- [Given material]:
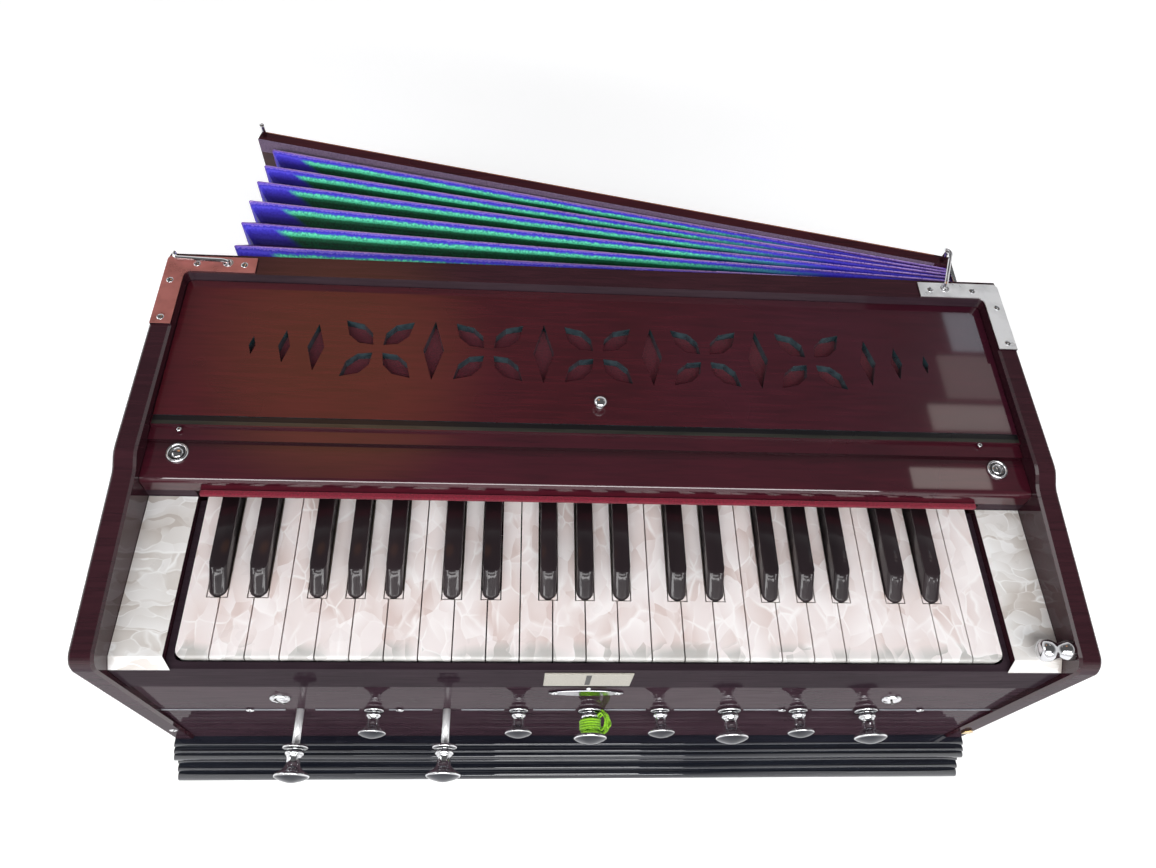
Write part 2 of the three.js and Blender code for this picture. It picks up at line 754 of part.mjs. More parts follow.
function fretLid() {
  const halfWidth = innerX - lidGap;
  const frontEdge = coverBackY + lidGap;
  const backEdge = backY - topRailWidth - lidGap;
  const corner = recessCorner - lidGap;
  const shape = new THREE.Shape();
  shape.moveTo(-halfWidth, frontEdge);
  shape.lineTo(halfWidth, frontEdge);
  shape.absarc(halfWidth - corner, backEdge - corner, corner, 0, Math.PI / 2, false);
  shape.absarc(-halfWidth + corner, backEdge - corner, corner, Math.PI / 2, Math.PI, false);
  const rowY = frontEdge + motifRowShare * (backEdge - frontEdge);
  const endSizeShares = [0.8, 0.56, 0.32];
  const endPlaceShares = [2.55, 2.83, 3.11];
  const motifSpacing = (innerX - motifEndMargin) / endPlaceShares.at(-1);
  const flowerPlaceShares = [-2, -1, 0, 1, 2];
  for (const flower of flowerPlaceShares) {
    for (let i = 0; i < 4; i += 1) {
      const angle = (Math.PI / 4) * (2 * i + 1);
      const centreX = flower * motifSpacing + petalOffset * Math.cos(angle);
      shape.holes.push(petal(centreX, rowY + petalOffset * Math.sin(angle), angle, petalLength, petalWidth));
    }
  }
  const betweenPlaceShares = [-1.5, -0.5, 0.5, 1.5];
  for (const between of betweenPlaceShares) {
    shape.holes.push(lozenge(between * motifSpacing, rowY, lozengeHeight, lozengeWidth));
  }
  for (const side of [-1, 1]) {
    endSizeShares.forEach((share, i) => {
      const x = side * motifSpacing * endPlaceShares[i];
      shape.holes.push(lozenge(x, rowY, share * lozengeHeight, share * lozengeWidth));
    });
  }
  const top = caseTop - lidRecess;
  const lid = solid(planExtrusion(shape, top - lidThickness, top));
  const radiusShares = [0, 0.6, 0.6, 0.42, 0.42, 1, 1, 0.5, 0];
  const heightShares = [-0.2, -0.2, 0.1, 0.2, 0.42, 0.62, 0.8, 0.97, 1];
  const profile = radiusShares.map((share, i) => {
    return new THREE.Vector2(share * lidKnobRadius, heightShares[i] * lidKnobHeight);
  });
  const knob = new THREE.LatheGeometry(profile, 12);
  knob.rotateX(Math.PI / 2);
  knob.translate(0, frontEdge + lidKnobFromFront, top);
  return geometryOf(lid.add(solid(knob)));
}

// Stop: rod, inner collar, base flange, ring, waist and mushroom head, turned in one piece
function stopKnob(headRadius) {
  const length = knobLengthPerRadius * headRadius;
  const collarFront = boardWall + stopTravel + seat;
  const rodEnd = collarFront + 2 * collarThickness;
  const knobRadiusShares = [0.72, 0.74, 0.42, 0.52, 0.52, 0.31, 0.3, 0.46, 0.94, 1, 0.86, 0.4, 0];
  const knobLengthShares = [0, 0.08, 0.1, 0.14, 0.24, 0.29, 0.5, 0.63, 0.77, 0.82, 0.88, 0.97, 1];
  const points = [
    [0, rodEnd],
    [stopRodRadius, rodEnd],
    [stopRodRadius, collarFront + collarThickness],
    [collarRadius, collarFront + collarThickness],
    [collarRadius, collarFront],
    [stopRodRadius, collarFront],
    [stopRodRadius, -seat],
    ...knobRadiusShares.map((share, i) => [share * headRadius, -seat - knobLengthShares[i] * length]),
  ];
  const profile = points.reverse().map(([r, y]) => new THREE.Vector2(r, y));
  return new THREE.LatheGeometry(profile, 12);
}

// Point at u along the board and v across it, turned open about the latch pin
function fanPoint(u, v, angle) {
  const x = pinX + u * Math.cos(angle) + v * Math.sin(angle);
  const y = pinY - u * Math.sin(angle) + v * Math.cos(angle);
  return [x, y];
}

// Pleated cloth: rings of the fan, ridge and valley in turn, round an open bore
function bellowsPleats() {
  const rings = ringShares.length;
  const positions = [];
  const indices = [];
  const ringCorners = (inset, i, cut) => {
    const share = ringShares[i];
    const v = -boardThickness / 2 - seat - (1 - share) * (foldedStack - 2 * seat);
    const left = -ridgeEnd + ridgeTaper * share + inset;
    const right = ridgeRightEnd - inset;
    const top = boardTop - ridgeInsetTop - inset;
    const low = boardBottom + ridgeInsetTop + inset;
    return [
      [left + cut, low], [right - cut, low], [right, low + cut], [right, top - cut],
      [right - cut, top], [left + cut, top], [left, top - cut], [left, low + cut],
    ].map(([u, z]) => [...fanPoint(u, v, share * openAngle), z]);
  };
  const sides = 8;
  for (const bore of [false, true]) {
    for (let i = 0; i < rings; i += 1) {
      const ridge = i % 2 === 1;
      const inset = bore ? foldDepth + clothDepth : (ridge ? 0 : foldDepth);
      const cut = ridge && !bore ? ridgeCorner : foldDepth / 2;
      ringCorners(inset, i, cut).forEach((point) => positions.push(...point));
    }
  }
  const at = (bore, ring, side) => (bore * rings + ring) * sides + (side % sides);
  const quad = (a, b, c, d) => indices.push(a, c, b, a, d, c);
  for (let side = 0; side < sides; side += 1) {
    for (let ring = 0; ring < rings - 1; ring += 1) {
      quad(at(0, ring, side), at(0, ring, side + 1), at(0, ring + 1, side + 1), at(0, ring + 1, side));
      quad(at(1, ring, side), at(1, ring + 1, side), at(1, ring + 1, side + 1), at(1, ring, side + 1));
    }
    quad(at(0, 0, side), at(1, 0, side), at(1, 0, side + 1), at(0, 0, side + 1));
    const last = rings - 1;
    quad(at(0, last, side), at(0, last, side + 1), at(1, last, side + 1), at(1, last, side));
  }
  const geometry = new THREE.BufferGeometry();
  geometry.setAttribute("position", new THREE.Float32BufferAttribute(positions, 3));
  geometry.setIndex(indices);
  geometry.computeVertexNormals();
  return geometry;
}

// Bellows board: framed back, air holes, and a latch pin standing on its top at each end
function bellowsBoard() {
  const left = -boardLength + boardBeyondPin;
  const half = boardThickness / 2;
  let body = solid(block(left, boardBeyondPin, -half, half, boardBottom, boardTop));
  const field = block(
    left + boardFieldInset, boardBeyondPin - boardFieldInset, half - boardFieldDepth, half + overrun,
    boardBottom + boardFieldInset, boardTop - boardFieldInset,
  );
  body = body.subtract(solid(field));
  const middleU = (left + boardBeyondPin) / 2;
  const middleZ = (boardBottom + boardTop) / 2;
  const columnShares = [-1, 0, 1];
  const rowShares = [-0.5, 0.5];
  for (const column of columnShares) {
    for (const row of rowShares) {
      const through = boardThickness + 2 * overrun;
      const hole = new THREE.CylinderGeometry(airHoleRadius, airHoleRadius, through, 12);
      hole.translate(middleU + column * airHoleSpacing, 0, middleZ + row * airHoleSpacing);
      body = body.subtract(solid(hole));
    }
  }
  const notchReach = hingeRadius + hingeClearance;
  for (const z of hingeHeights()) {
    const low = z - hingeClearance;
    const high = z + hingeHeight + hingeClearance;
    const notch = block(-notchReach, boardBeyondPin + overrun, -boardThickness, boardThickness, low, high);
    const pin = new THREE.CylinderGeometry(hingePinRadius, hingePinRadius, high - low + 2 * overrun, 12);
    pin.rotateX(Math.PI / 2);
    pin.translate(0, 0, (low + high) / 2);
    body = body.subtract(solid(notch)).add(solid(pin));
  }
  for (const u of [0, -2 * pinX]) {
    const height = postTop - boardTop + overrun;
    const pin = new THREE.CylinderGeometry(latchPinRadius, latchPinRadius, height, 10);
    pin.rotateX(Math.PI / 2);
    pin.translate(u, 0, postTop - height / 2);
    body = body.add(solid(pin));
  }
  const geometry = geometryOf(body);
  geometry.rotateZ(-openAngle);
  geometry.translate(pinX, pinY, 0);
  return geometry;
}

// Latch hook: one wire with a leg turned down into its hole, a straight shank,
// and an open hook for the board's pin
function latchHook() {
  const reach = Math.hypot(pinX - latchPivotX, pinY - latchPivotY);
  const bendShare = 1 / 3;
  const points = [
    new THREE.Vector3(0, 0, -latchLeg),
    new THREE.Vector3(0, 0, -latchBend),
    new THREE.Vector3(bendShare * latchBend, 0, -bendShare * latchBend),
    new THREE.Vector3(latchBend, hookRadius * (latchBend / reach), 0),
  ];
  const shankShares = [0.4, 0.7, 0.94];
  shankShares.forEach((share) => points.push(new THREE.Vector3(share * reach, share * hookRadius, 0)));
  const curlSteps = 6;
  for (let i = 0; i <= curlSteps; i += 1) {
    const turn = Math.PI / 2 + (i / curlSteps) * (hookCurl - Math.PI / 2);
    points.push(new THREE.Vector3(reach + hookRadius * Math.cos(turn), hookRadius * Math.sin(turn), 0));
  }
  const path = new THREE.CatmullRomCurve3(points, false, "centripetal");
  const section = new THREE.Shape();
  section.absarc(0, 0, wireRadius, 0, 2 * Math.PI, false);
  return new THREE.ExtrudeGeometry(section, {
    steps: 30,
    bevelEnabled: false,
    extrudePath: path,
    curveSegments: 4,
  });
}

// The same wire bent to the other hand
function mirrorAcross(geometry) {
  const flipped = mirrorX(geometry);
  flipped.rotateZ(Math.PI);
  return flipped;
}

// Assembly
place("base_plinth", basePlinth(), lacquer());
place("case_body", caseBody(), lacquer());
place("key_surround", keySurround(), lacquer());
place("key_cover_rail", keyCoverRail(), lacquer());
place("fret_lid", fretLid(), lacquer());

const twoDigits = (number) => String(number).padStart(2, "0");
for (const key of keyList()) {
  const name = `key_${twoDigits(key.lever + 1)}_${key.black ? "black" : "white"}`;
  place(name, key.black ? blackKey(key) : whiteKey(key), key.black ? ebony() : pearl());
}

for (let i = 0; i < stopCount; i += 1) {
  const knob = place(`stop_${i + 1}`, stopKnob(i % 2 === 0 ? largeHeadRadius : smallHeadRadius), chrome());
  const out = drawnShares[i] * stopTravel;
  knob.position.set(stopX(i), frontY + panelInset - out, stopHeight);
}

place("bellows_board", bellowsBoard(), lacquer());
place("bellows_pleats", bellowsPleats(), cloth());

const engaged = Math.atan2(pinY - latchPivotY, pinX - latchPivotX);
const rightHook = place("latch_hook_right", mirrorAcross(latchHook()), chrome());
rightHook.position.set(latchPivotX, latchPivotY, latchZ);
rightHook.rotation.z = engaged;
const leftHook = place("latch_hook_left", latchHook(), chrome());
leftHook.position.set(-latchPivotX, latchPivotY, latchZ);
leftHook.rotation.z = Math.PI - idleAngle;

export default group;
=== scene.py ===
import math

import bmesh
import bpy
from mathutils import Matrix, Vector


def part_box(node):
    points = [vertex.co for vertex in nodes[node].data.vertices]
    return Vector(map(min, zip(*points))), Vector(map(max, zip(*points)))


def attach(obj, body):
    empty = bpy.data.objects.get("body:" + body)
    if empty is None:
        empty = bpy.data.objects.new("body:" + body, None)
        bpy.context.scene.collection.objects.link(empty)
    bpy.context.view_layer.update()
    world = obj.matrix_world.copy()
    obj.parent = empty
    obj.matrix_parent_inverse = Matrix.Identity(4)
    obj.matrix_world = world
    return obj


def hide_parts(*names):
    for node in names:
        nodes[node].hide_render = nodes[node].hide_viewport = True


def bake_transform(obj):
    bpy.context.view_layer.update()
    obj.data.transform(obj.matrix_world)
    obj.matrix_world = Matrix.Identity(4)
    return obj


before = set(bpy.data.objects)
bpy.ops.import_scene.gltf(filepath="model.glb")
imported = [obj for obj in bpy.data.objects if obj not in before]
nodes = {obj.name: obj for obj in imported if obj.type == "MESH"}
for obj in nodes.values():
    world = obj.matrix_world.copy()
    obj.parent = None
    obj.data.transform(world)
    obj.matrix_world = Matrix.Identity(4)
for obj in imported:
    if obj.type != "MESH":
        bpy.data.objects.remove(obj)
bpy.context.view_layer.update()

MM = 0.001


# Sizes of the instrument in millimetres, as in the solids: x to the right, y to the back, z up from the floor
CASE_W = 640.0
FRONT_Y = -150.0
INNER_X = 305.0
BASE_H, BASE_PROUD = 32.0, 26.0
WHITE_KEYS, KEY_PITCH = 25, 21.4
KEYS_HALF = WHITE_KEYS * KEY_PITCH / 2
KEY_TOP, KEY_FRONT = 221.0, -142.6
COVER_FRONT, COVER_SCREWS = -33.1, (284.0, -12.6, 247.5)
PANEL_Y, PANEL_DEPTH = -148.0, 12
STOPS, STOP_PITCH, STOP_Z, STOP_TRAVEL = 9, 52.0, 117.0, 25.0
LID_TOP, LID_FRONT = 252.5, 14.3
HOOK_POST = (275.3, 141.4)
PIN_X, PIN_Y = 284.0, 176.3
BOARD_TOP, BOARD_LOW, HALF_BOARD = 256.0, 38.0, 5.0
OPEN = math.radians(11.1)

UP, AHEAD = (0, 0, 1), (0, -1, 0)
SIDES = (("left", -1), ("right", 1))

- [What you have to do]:
Everything from the line with "rightHook.position.set(latchPivotX, latchPivotY, latchZ);" through the line with "if empty is" is to be output exactly; leave out all other lines.

- [Solution to the exercise]:
rightHook.position.set(latchPivotX, latchPivotY, latchZ);
rightHook.rotation.z = engaged;
const leftHook = place("latch_hook_left", latchHook(), chrome());
leftHook.position.set(-latchPivotX, latchPivotY, latchZ);
leftHook.rotation.z = Math.PI - idleAngle;

export default group;
=== scene.py ===
import math

import bmesh
import bpy
from mathutils import Matrix, Vector


def part_box(node):
    points = [vertex.co for vertex in nodes[node].data.vertices]
    return Vector(map(min, zip(*points))), Vector(map(max, zip(*points)))


def attach(obj, body):
    empty = bpy.data.objects.get("body:" + body)
    if empty is None:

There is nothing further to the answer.